Because British Airways operates its OneWorld alliance with American Airlines, passengers had three daily flights to choose from to go from Dallas to London, and then on to the daily non-stop to India, generally one a day to most cities (Mumbai and Delhi get two flights). The limited capacity allowed the western airlines to charge a premium for flights to India.
Not any more. All the ME3 airlines operate now to Dallas from hubs in Abu Dhabi, Doha and Dubai, offering one-stop connections to India. Etihad’s partnership with Jet Airways has vastly expanded the former’s network. With so many seats available, all airlines have been forced to lower ticket prices — a win-win situation for passengers. But for the western carriers, this has been a huge blow.
No unions, less taxes
The ME3 airlines do not operate under the progressive labour policies of western carriers. Its workforce is not unionised and the word “strike” is an alien term. Meanwhile, western carriers continue to suffer from work stoppages — recently by Lufthansa pilots and British Airways on-board crews. Passengers do not like their travel plans to be held hostage to internal disputes between airlines and their employees. So, many choose ME3 airlines over western carriers.

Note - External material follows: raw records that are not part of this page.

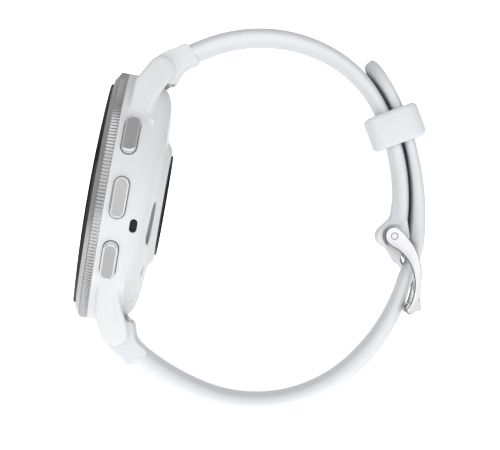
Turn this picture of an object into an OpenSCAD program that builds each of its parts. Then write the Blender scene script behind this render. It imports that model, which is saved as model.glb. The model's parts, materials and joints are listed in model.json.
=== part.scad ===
// GPS running watch: round steel-bezel case, three side buttons, buckled silicone strap.
// Row frame: X from dial to buckle, Y across the strap, Z up. The watch stands on its strap loop.
// Case frame: x towards 3 o'clock, y towards 12 o'clock, z out of the dial, origin on the dial's
// axis in the parting plane between bezel and case.

/* [Case] */
// Radius of the case and of the bezel
case_r = 22.5; // [20:0.5:25]
// Height of the white case band
case_h = 5; // [4.8:0.1:5.2]
// Inner radius of the case band
cavity_r = 20.9; // [20.7:0.1:21]
// Lean of the dial back from upright, in degrees
dial_lean = 10; // [8:1:12]
// Place of the case along X
case_x = -25.67; // [-26:0.01:-25]
// Height of the case's centre
case_z = 39.2; // [39:0.1:39.5]

/* [Bezel and glass] */
// Height of the knurled band
knurl_h = 1.5; // [1:0.1:2]
// Height of the bezel's inner rim
rim_z = 2.58; // [2.3:0.02:2.8]
// Radius of the bezel's inner rim
rim_r = 21.1; // [20.8:0.1:21.4]
// Radius of the cover glass
glass_r = 20.1; // [19.8:0.1:20.2]
// Height of the glass edge
glass_edge_z = 2.96; // [2.8:0.02:3.1]
// Height of the glass at its centre
glass_top_z = 3.75; // [3.5:0.05:3.9]
// Height of the seat that the glass is bonded to
seat_z = 1.2; // [1:0.1:1.3]

/* [Back cover] */
// Outer radius of the sensor foot
foot_r = 11.2; // [10.8:0.1:11.5]
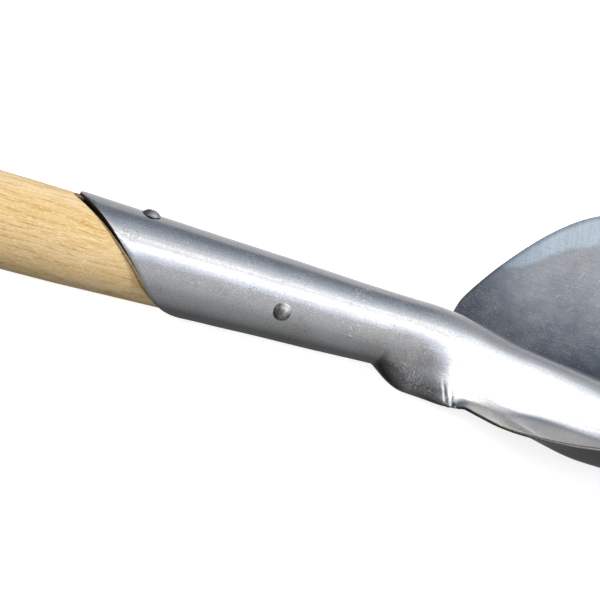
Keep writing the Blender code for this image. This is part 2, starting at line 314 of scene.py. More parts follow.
def ridge_drop(x):
    """How far the ridge lies below the socket's line."""
    step = FROG_STEP * ease(FROG_STEP_START_X, FROG_STEP_END_X, x)
    return step + frog_slide(x) - frog_slide(SHOULDER_START_X)


def ridge_height(x):
    return RIDGE_RADIUS - ridge_drop(x)


def frog_foot(x):
    return mix(FROG_FOOT_NECK, FROG_FOOT_BLADE, ease(150.0, 300.0, x))


def bell(t):
    """Falls from 1 at the crest to 0 at the foot, level at both."""
    t = min(t, 1.0)
    return 1.0 - 3.0 * t ** 2.7 + 2.0 * t ** 4.05


def blade_height(x, y):
    base = floor_height(x)
    fade = 1.0 - ease(FROG_FADE_X, FROG_END_X, x)
    crest = (ridge_height(x) - base) * fade
    flank = bell(abs(y) / frog_foot(x))
    skirt = bell(abs(y) / (FROG_SKIRT * frog_foot(x)))
    share = FROG_SKIRT_SHARE * ease(125.0, 165.0, x)
    return base + dish_rise(x, y) + crest * mix(flank, skirt, share)


def tube_angle(x, eta):
    return eta * (math.pi - SEAM_HALF_GAP / socket_radius(x))


def tube_point(x, eta):
    angle = tube_angle(x, eta)
    radius = socket_radius(x)
    return Vector((radius * math.sin(angle), radius * math.cos(angle)))


def blade_point(x, eta, width):
    foot = min(1.2 * frog_foot(x), 0.65 * width)
    column = mix(FROG_FOOT_COLUMN_NECK, FROG_FOOT_COLUMN_BLADE, ease(125.0, 190.0, x))
    if eta < column:
        y = foot * eta / column
    else:
        y = mix(foot, width, (eta - column) / (1.0 - column))
    return Vector((y, blade_height(x, y)))


def section_point(x, eta):
    """(y, z) on one half of the sheet: eta 0 on the crest, 1 at its edge."""
    tube = tube_point(x, eta)
    if x <= SHOULDER_START_X:
        return tube
    t = min(1.0, (x - SHOULDER_START_X) / (BELL_X - SHOULDER_START_X))
    t = min(1.0, 1.1 * t * t / (t + 0.1))
    swell = 1.0 - (1.0 - t) ** BELL_HASTE
    point = tube.lerp(catmull_rom(BELL_SECTION, eta), swell)
    t = max(0.0, (x - LEDGE_START_X) / (LEDGE_X - LEDGE_START_X))
    excess = t ** LEDGE_DELAY - 1.0
    spread = 1.0 + 0.5 * (excess - math.hypot(excess, CREST_ROUNDING))
    point = point.lerp(catmull_rom(LEDGE_SECTION, eta), max(0.0, spread))
    point.y -= ridge_drop(x) * bell(point.x / RIDGE_RADIUS)
    if x <= SHOULDER_OPEN_X:
        return point
    end_x = mix(FLANK_OPEN_END_X, EDGE_OPEN_END_X, ease(0.45, 0.9, eta))
    blade = blade_point(x, eta, half_width(x))
    return point.lerp(blade, ease(SHOULDER_OPEN_X, end_x, x))


def mouth_x(angle):
    turn = (angle - SOCKET_TURN + math.pi) % (2.0 * math.pi) - math.pi
    away = math.hypot(turn / math.pi, LIP_ROUNDING) - LIP_ROUNDING
    away -= MOUTH_DROOP * ease(0.4, 0.7, away) * ease(1.0, 0.75, away)
    return mix(MOUTH_TIP_X, MOUTH_BACK_X, away)


def steps(start, end, count):
    return [mix(start, end, i / count) for i in range(count)]


def whole_row(half_points):
    left = [Vector((p.x, -p.y, p.z)) for p in reversed(half_points[1:])]
    return left + half_points


def socket_row(t, etas):
    """A row that follows the slanted mouth at t = 0 and is square at t = 1."""
    row = []
    for side, half in ((-1.0, reversed(etas[1:])), (1.0, etas)):
        for eta in half:
            angle = side * tube_angle(0.0, eta)
            x = mix(mouth_x(angle), SQUARE_X, t)
            y, z = tube_point(x, eta)
            row.append(Vector((x, side * y, z)))
    return row


def blade_row(v, etas):
    """A row across the blade, which bends to its round point as v nears 1."""
    side_x = mix(WIDEST_X, point_end_x(CORNER_HALF_WIDTH), v)
    width = half_width(side_x)
    row = []
    for eta in etas:
        y = blade_point(side_x, eta, width).x
        reach = point_end_x(y / width * CORNER_HALF_WIDTH)
        x = mix(WIDEST_X, reach, v)
        row.append(Vector((x, y, blade_height(x, y))))
    return whole_row(row)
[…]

And then, there are taxes. Being state-owned or supported by their rulers, ME3 airlines do not pay income or property taxes. The costs of building and maintaining airports are assumed by the rulers, and not passed on to passengers in the form of airport taxes and fees.
For a flight from India to the US, British Airways charges $245 in government taxes (including a clean fuel tax) to connect through London's Heathrow. Etihad Airways, in contrast, charges $45 to connect via Abu Dhabi. Lower taxes result in lower ticket prices, hence driving increasing traffic to the ME3 airlines.
The world’s airlines have largely become a commodity business. Aviation safety is excellent because the newest planes from Boeing and Airbus can practically fly themselves from point to point. Whatever may be the story five years from now, one thing appears certain — ME3 airlines will continue to be key players in anything concerning the aviation business.